Searching for a job has to be the single most demoralizing thing I have ever, ever experienced. I got home from a trip to NYC today, which was great fun, to find not one but TWO rejection letters waiting for me. The first one didn't surprise me; it came very quickly after I'd submitted my application, I wasn't really well qualified, and I probably waited too long to send it anyway. So that was a minor disappointment, but it wasn't a full-time job and it's in the wrong city anyway, so, whatever.
But the other one. I've been stressing out about this for more than a month now, because it would have been PERFECT - a history museum job in the city I wanted (where I went to college and where my boyfriend and a number of other friends still live). I am qualified, and I shamelessly worked the few connections I had, asking my senior thesis adviser to promote me to his contacts at that museum. I submitted my application on July 10th and followed up (by email, at my adviser's suggestion) three weeks later. Through my adviser I sort of already knew that I didn't get the job. He told me they were setting up interviews and I knew I hadn't been asked for one. But the thing is, this rejection letter - received on August 13, more than a month later - was the first contact from the museum.

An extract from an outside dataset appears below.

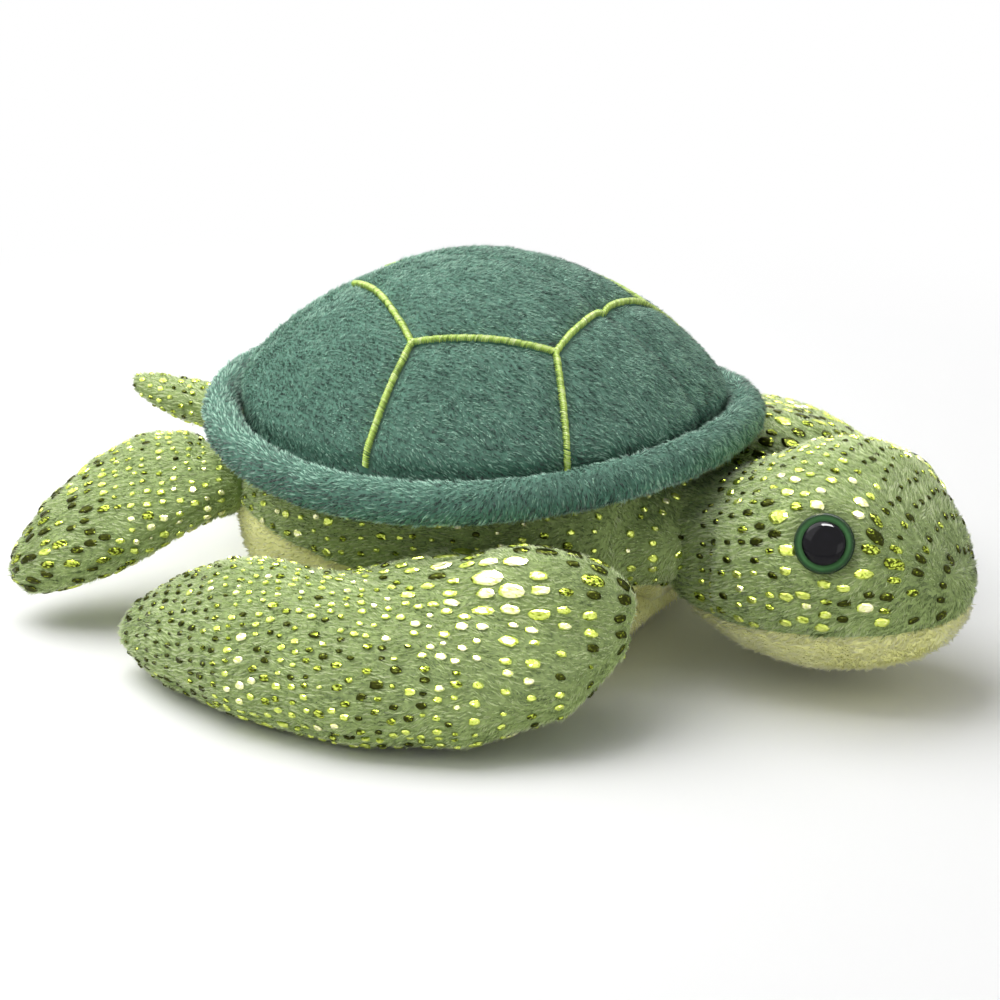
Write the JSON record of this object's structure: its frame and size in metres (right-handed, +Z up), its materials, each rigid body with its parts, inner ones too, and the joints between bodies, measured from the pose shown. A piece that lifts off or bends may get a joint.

And that pisses me off beyond belief. Until today, I didn't even know if they received my application, because they couldn't do me the damn courtesy of taking ten seconds to reply to my email. It's not just them, either, I've had this experience an number of times. "Busy" or "we received tons of applications" should not be an excuse for "rude." And, dear HR departments of the world, if you really have too many applications to respond to, hire me to do it. Seriously, if you don't want people to call you asking for more information, give it to them before they need to ask. It's not complicated and it won't take that much time, and I'm sure I'm not the only one who could do it for you for a measly wage.
This system is obnoxious, yes, but even beyond that, I'm personally worried. If I can't even get an interview for a job in my field that I was qualified for, how am I ever going to find anything? I've read from people in museums on LinkedIn and some other places that you should volunteer and intern and it's a slog and you have to gain experience - well, ok, but am I supposed to keep living with my parents in a city where I don't have any friends for three years so I can spend one day a week inventorying collections? I don't want to do that, and I am not pleased about entering a field that relies on un- or under-paid labor and often requires a master's degree, meaning it's something only people who can afford to not make money for a while can do. I already have $20,000 in student loans from undergrad - admittedly by my own choice, and that's fine - but it means I can't take on more for a master's and certainly not if I'm going to have to volunteer for another year after getting that master's. But I have no earthly idea what else I'm going to do or what I want to do.
Useless advice I have received includes:
- find your passion! Yeah, whatever. Tell me how to make money at my passion or make money to pursue some other passion and then we'll talk.
- Travel while you're young and unattached! First, are you making a contribution to the Unemployed Graduate Travels Fund? And second, do relationships (and not just romantic ones, but friendships too) formed under age 25 just not count or something?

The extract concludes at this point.